– di Paolo Pescopio –
Si dice che il pazzo è colui che ripete costantemente lo stesso errore senza mai imparare, viene allora da chiedersi cosa spinga Ultimo a perpetuare l’ennesimo stillicidio ai danni dell’ascoltatore. Per chi si fosse perso le ultime puntate, Ultimo è sempre lo stesso, è quello che a Sanremo accusò i giornalisti di aver “rotto il cazzo”, lo stesso che tende a suggerirci quanto lui sia l’Ultimo Peter Pan, l’Ultimo dei romantici, l’Ultimo a sopravvivere in un mondo che sta sparendo, ma che in realtà sembra più vivo che mai: quello dei cantautori eletta schiera, che si vende la sera per un po’ di milioni, citando uno di questi (che però qualcosa da dire lo aveva).
Il dramma fondamentale della carriera di Ultimo è che qualcuno dovrebbe dirgli che non basta saper scrivere una canzone per fare una carriera, che si può variare registro stilistico, che l’esasperata enfasi e i toni forzati che lo accompagnano (e che hanno già reso gloriosa la carriera dei suoi prodromi, come Fabrizio Moro), fa risaltare in maniera ancora più insopportabile la struggente Sehnsucht protoromantica da finto poeta ottocentesco trasportato, come da incidente, ai giorni nostri.
Ultimo purtroppo non sembra avere niente da dire. E non da adesso. “Solo”, il titolo dell’album, più che suggerirci il suo esser in posizione ostinata e contraria rispetto al mondo, sembra il miglior aggettivo per riassumere i suoi “punti di forza”. Ovvero, Ultimo è solo un cantautore, è solo uno che ci prova, è solo uno che ripete continuamente la stessa canzone, e con insistenza.
Basterebbe immaginarlo chiuso nella sua cameretta, a guardare con occhi sognanti fuori dalla finestra, a cantarci del “bambino che contava le stelle”, oppure, basarci solo sui titoli per capire cosa ci presenta il disco. Brani come “Niente”, “Sul finale”, sembrano perpetuare l’ennesimo luogo comune del cantautore di borgata, finalmente riuscito ad emergere dal fango intatto e puro, come un loto, che non si sporca in mezzo a tanto malessere. Ultimo vuole giocare la parte del cantautore che in quel malessere riesce a tirare fuori lo spirto guerriero di foscoliana memoria che ruggisce, ma a vuoto, verso un nemico che non esiste e che non è neanche più se stesso.
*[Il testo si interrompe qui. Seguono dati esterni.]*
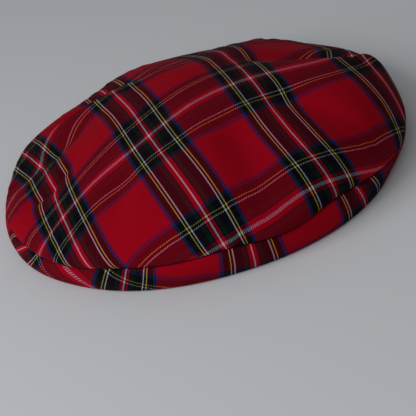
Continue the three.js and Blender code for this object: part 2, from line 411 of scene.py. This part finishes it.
# A group of stripes and a place in it are named for the warp, then for the weft, and then the
# pixel. The places are c for the middle, w for the white line, y for the yellow line and b for
# the blue edge, with L or R for the left or right half of a warp group and U or D for the upper
# or lower half of a weft group.
PLACE_IN_GROUP = {"c": 0.0, "w": 0.595, "y": 0.705, "b": 0.95}
CROWN_CHECKS = (
    # warp group, place, weft group, place, pixel x, pixel y
    (1, "c", 1, "c", 38.7, 164.8),
    (1, "yR", 1, "c", 48.3, 149.7),
    (1, "yL", 1, "c", 28.6, 180.0),
    (1, "bR", 1, "wD", 62.0, 153.3),
    (1, "wL", 1, "wD", 36.3, 187.3),
    (1, "c", 2, "c", 62.3, 217.0),
    (1, "c", 2, "yU", 57.7, 204.7),
    (1, "wL", 2, "yU", 47.5, 218.3),
    (1, "bR", 2, "c", 80.5, 194.5),
    (1, "wL", 2, "c", 53.0, 232.3),
    (1, "bR", 2, "yD", 92.0, 212.5),
    (1, "c", 2, "bD", 73.4, 242.8),
    (1, "bR", 2, "bU", 73.7, 176.5),
    (1, "bL", 2, "bU", 34.2, 219.7),
    (1, "bR", 3, "bU", 125.5, 266.5),
    (2, "c", 2, "c", 149.9, 136.8),
    (2, "yL", 2, "yU", 122.6, 133.6),
    (2, "yR", 2, "yU", 153.8, 107.6),
    (2, "yL", 2, "yD", 143.8, 165.7),
    (2, "yR", 2, "yD", 177.7, 139.4),
    (2, "bR", 2, "bD", 191.6, 142.1),
    (2, "bL", 2, "bD", 141.5, 177.9),
    (2, "bR", 2, "bU", 157.4, 97.3),
    (2, "bL", 1, "bD", 95.5, 112.5),
    (2, "bR", 1, "bD", 142.5, 84.5),
    (2, "c", 3, "c", 223.5, 242.9),
    (2, "c", 3, "yU", 206.5, 215.8),
    (2, "wR", 3, "wU", 225.0, 212.0),
    (2, "yL", 3, "yU", 187.3, 228.5),
    (2, "bR", 3, "c", 248.9, 230.7),
    (2, "bR", 3, "bU", 227.8, 190.5),
    (2, "bL", 3, "bU", 173.3, 225.0),
    (3, "c", 2, "c", 250.8, 79.0),
    (3, "yL", 2, "yU", 218.8, 71.3),
    (3, "yR", 2, "c", 269.0, 72.6),
    (3, "c", 2, "yD", 264.2, 99.8),
    (3, "yL", 2, "yD", 246.5, 104.8),
    (3, "yR", 2, "yD", 283.0, 91.3),
    (3, "bL", 2, "bD", 243.8, 114.4),
    (3, "bR", 2, "bD", 297.0, 97.0),
    (3, "c", 3, "c", 330.0, 180.8),
    (3, "c", 3, "bU", 306.3, 149.0),
    (3, "yL", 3, "yU", 293.7, 163.8),
    (3, "yR", 3, "yU", 331.7, 150.4),
    (3, "bL", 3, "bU", 279.6, 158.6),
    (3, "bR", 3, "bU", 330.7, 142.4),
    (3, "bL", 3, "c", 302.6, 191.8),
    (3, "bR", 3, "c", 358.0, 171.4),
    (3, "yR", 3, "c", 350.0, 176.5),
    (4, "bL", 3, "bU", 385.8, 122.0),
    (4, "c", 2, "c", 352.0, 55.4),
    (4, "bL", 2, "c", 328.7, 59.8),
    (4, "bL", 2, "bD", 350.0, 77.8),
    (4, "c", 2, "yD", 367.8, 64.8),
    (4, "c", 2, "bD", 375.5, 71.0),
    (4, "c", 3, "bU", 404.3, 118.0),
    (4, "yL", 2, "yD", 351.6, 68.4),
    (4, "yL", 3, "bU", 390.5, 119.0),
    (4, "yL", 3, "yU", 398.0, 130.9),
    (4, "bL", 3, "yU", 391.5, 131.8),
)
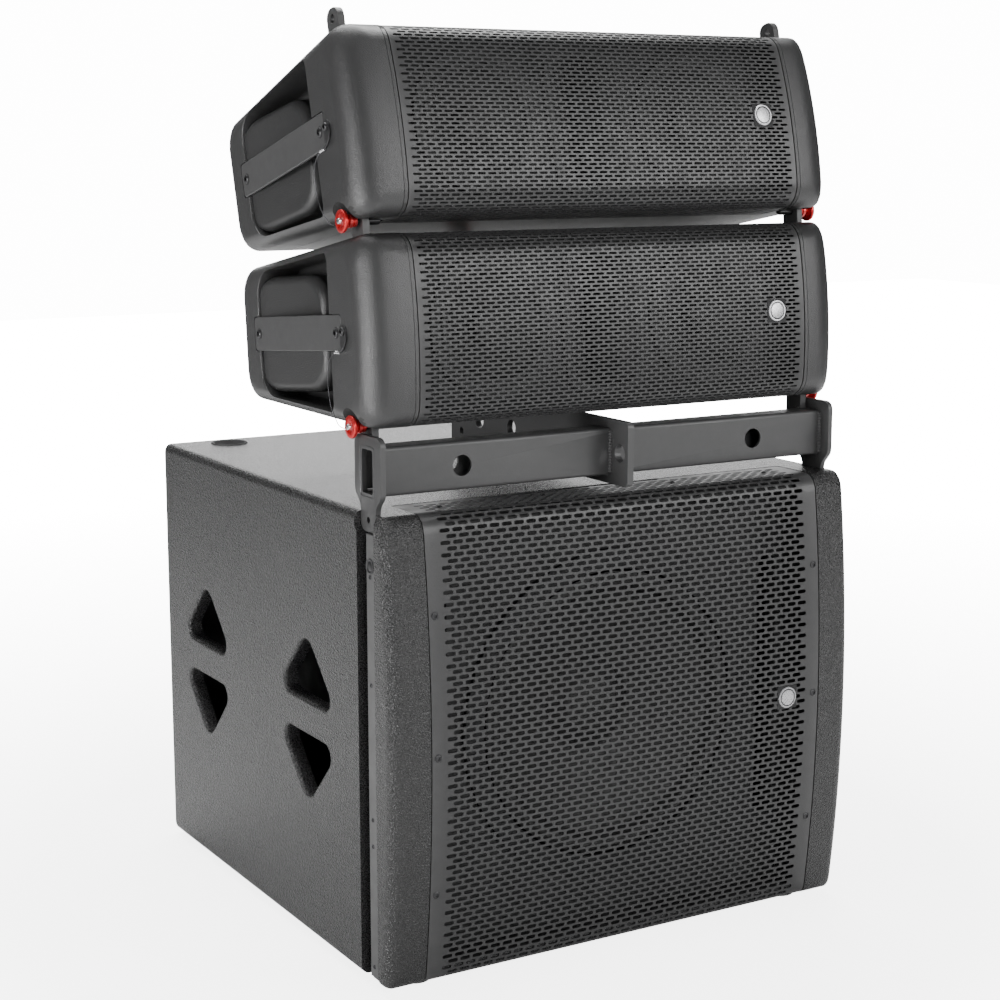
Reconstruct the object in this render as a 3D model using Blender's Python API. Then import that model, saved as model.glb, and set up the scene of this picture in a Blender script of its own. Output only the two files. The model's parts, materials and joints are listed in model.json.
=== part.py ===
"""Ground-stacked line array: a subwoofer cabinet, a steel stacking frame and two wedge boxes.

Units are metres, +Z up. X runs across the stack, the fronts face -Y, and the floor is Z = 0.
The origin is on the floor, midway between the sides and midway between sub front and back.
Each wedge box is modelled in its own frame, whose origin is the axis of its front pins.
"""
import math

import bmesh
import bpy
from mathutils import Matrix, Vector

# Subwoofer cabinet
SUB_HALF_WIDTH = 0.309
SUB_HALF_DEPTH = 0.318
SUB_HEIGHT = 0.520
FOOT_HEIGHT = 0.008
PLY = 0.018
SUB_TOP = FOOT_HEIGHT + SUB_HEIGHT
SUB_MID = FOOT_HEIGHT + SUB_HEIGHT / 2
SUB_BARREL_RADIUS = 1.9
SUB_EDGE_RADIUS = 0.020           # top front edge
SUB_SILL_RADIUS = 0.010           # bottom front edge
SUB_SIDE_RADII = (0.015, 0.005, 0.005)   # front, back and top edges of the sides
JOINT_Y = -0.249                  # plane where the plywood sides end and the front cheeks begin
SUB_OPENING = 0.250               # half width of the front opening
SUB_GRILLE_HALF = 0.262
HOLD_SPAN = 0.132                 # hand holds: width, height and grip bar of each pair
HOLD_HEIGHT = 0.068
GRIP_HALF = 0.0205
HOLD_PLACES = (JOINT_Y + 0.136, JOINT_Y + 0.430)

# Stacking frame
TUBE_FRONT, TUBE_BACK = JOINT_Y - 0.018, JOINT_Y + 0.013
TUBE_LOW, TUBE_HIGH = FOOT_HEIGHT + 0.537, FOOT_HEIGHT + 0.590
TUBE_WALL = 0.004
PLATE_INNER, PLATE_OUTER = 0.295, 0.301
LUG_INNER, LUG_OUTER = 0.283, 0.291
LUG_WIDTH = 0.027
LUG_CROWN = 0.0115                # how far a lug or link plate stands above its hole
SPINE_HALF = 0.004
SPINE_LOW, SPINE_HIGH = FOOT_HEIGHT + 0.527, FOOT_HEIGHT + 0.600
SPINE_NOSE, SPINE_TAIL = JOINT_Y - 0.052, JOINT_Y + 0.347

# Wedge boxes, in their own frame
BOX_HALF_WIDTH = 0.312
BOX_FRONT, BOX_BACK = -0.060, 0.277
BOX_MID = 0.099
BOX_FRONT_HALF = 0.104
BOX_TAPER = math.radians(5.0)
BOX_BARREL_RADIUS = 0.60
BOX_SIDE_RADII = (0.040, 0.026, 0.012)   # front, back and top edges of the sides
BOX_WALL = 0.008
BOX_GRILLE_HALF = 0.255
BOX_CAVITY_HALF = 0.228
RECESS_FRONT, RECESS_BACK = 0.034, 0.218
RECESS_FLOOR = 0.262
LINK_ROOM = 0.0025                # clearance outboard of a link plate where it enters the shell
LINK_HOLE = (-0.003, 0.215)       # (y, z) of the link hole that carries the next box
HANDLE_FRONT, HANDLE_BACK = 0.008, 0.240
HANDLE_HALF = 0.019
LOWER_PIN = (JOINT_Y + 0.018, FOOT_HEIGHT + 0.609)
LOWER_TILT, UPPER_TILT = math.radians(5.0), math.radians(15.0)

# Quick-release pins
SHAFT_RADIUS = 0.00475
BORE_RADIUS = 0.00505
PIN_TIP, PIN_NECK, PIN_STEP, PIN_DISC, PIN_FACE = 0.265, 0.297, 0.3025, 0.3065, 0.3110
BUTTON_RADIUS = 0.0034
BUTTON_TIP = 0.3140

# Rear links
LINK_LOW, LINK_HIGH = 0.0045, 0.0095
BRACKET_PIVOT = (0.307, 0.054)    # (y, z) in the box frame: where its own link hangs
BRACKET_HOLE = (0.3065, 0.170)    # (y, z) in the box frame: where the next box's link is pinned
SPINE_HOLE = (JOINT_Y + 0.3253, FOOT_HEIGHT + 0.591)
LINK_RADIUS = 0.011
SLOT_START, SLOT_END = 0.044, 0.1005
SLOT_HALF = 0.00585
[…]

Ormai mera pantomima del personaggio che si è costruito, fieramente vincente – i numeri sono chiaramente dalla sua – ma ormai vetusta effige di un mondo sparito, seppellito dal cantautorato più moderno dei ragazzi dell’itpop, affumicato dall’odore di erba della trap e preso a colpi in faccia dalle chitarre vecchissime ma ora più che mai moderne dei Måneskin e della schiera di rockstar che probabilmente arriverà.
Come si pone allora ultimo in questa classifica di merito della musica italiana? Il titolo ci suggerisce la risposta: Ultimo è “Solo”, come il disco di cui non avevamo bisogno e che non ricorderemo.